All the while, I tried to keep from smiling. As he read, I did my best to not burst out laughing. This man was tripping over something I wrote. He was tripping over the idea of someone besting him - and I got an absolute thrill out of it.
“Everyone knows you’re an English major. This has to be you.”
“I’m sorry, that’s not me.”
He stared again, as if he would break me and unlock the pleasures of the world. I held my ground. He finally let it go, but he and I both knew what the truth was: I was just a chickenshit.
Afterward, I regretted not telling him. Had I missed my chance with true love? I was just too scared to be rejected.
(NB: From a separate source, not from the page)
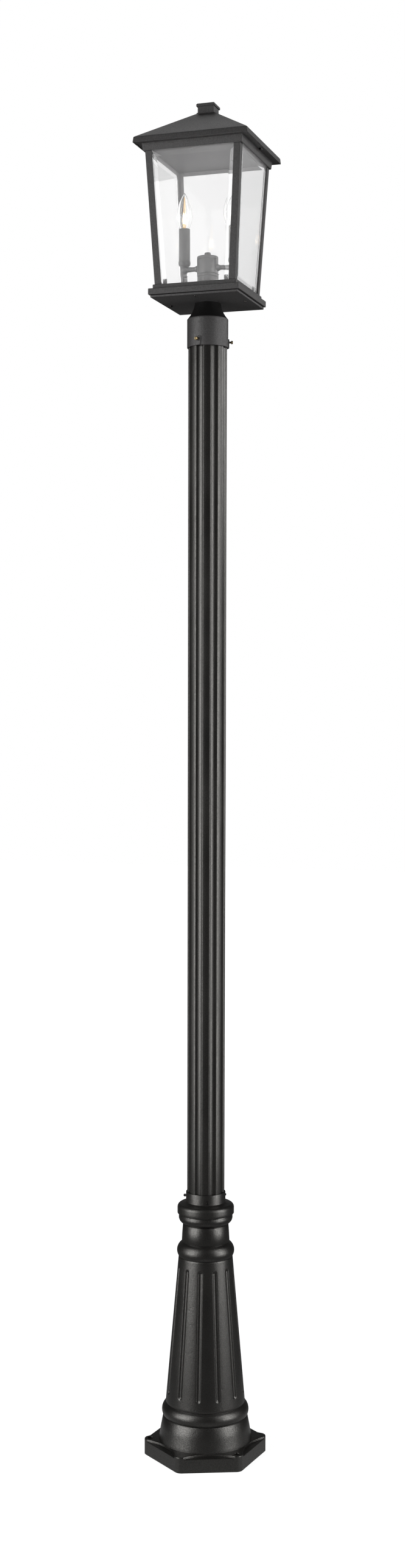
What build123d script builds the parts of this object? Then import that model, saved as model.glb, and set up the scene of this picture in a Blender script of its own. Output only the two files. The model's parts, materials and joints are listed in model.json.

Months later, the choir took a tour of the Pacific Northwest. All tour long he tortured me with side glances and winks. I hated and loved him for it. On the last night of the tour we were invited to spend an evening at the Cleff household. Great. An evening at my crush’s home. This was just salt in the wound. Later that night, someone put on some music and we all started dancing. This was our last night on tour and I felt like this was my time to shine! I would steal Jacob’s heart with my stellar dance skills and confess that I’d written that poem and we’d hit it off! I took center stage of the floor and shook my hips along with the salsa music. Everyone was cheering me on, including Jacob, as i felt his eyes on me. I dipped low and rolled my body back up to do a booty roll, but then I heard a loud tearing sound.
I stood upright very quickly and walked backwards toward the wall. Everyone looked at me puzzled, wondering why I’d stopped. I backed away slowly and found the bathroom and to my horror, my jeans had split in two, right down the middle.
Do you know what the moral of this story is? If a guy is even remotely interested in you, let him know – otherwise you just end up with your ass on the line.